Veronika gave him a long, lingering kiss.

"Look at my face," she said. "Remember it with the eyes of your soul, so that you can reproduce it one day. If you like that can be your starting point, but you must go back to painting. That is my last request. Do you believe in God?"

"I do."

"Then you must swear by the God you believe in that you will paint me."

"I swear."

"And that after painting me, you will go on painting."

"I don't know if I can swear that."

"You can. And thank you for giving meaning to my life. I came into this world in order to go through: attempted suicide, ruining my heart, meeting you, coming up to this castle, letting you engrave my face on your soul. That is the only reason I came into the world, to make you go back to the path you strayed from. Don't make me feel my life has been in vain."

"I don't know if it's too early or too late, but, just as you did with me, I want to tell you that I love you. You don't have to believe it, maybe it's just foolishness, a fantasy of mine."

Veronika put her arms around him and asked the God she did not believe in to take her at that very moment.

She closed her eyes and felt him doing the same. And a deep, dreamless sleep came upon her. Death was sweet; it smelled of wine and it stroked her hair.

Eduard felt someone prodding him in the shoulder. When he opened his eyes, day was breaking.

YOU CAN go and shelter in the town hall, if you like," said the policeman. "You'll freeze if you stay here."

In a second Eduard remembered everything that had happened the previous night. There was a woman lying curled in his arms.

"She...she's dead."

But the woman moved and opened her eyes.

"What's going on?" asked Veronika.

"Nothing," said Eduard, helping her to her feet. "Or rather a miracle happened: another day of life."

As soon as Dr. Igor went into his consulting room and turned on the light--for daylight still arrived late and winter was dragging on far too long--a nurse knocked at his door.

THINGS HAVE started early today, he said to himself.

It was going to be a difficult day because of the conversation he would have to have with Veronika. He had been building up to it all week, and had hardly slept a wink the previous night.

"I've got some troubling news," said the nurse. "Two of the inmates have disappeared: the ambassador's son and the girl with the heart problem."

"Honestly, you're a load of incompetents, you are; not that the security in this hospital has ever been up to much."

"It's just that no one's ever tried to escape before," said the nurse, frightened. "We didn't know it was possible."

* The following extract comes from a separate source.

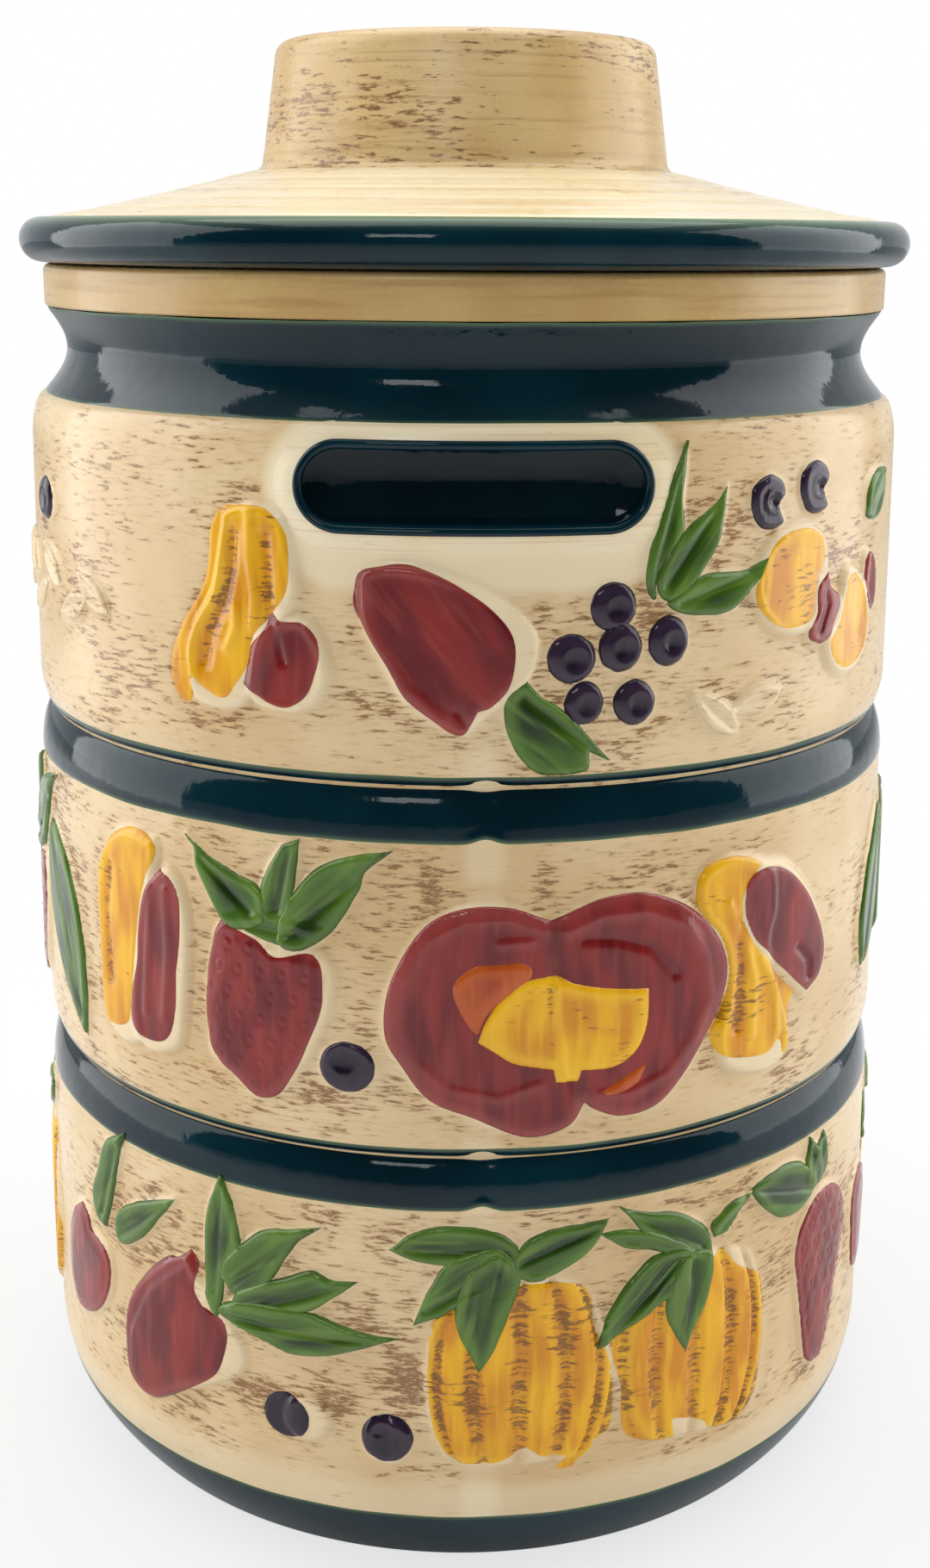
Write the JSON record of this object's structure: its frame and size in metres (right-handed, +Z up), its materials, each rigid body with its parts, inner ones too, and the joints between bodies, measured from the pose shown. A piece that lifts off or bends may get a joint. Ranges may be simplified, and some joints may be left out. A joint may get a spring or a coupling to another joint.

"Get out of here! Now I'll have to prepare a report for the owners, notify the police, take steps. Tell everyone I'm not to be disturbed; these things take hours!"

The nurse left, looking pale, knowing that a large part of that major problem would land on his own shoulders, because that is how the powerful deal with the weak. He would doubtless be dismissed before the day was out.

Dr. Igor picked up a pad, put it on the table, and began making notes; then he changed his mind.

He switched off the light and sat in the office precariously lit by the incipient sunlight, and he smiled. It had worked.

In a while he would make the necessary notes, describing the only known cure for Vitriol: an awareness of life. And describing the medication he had used in his first major test on patients: an awareness of death.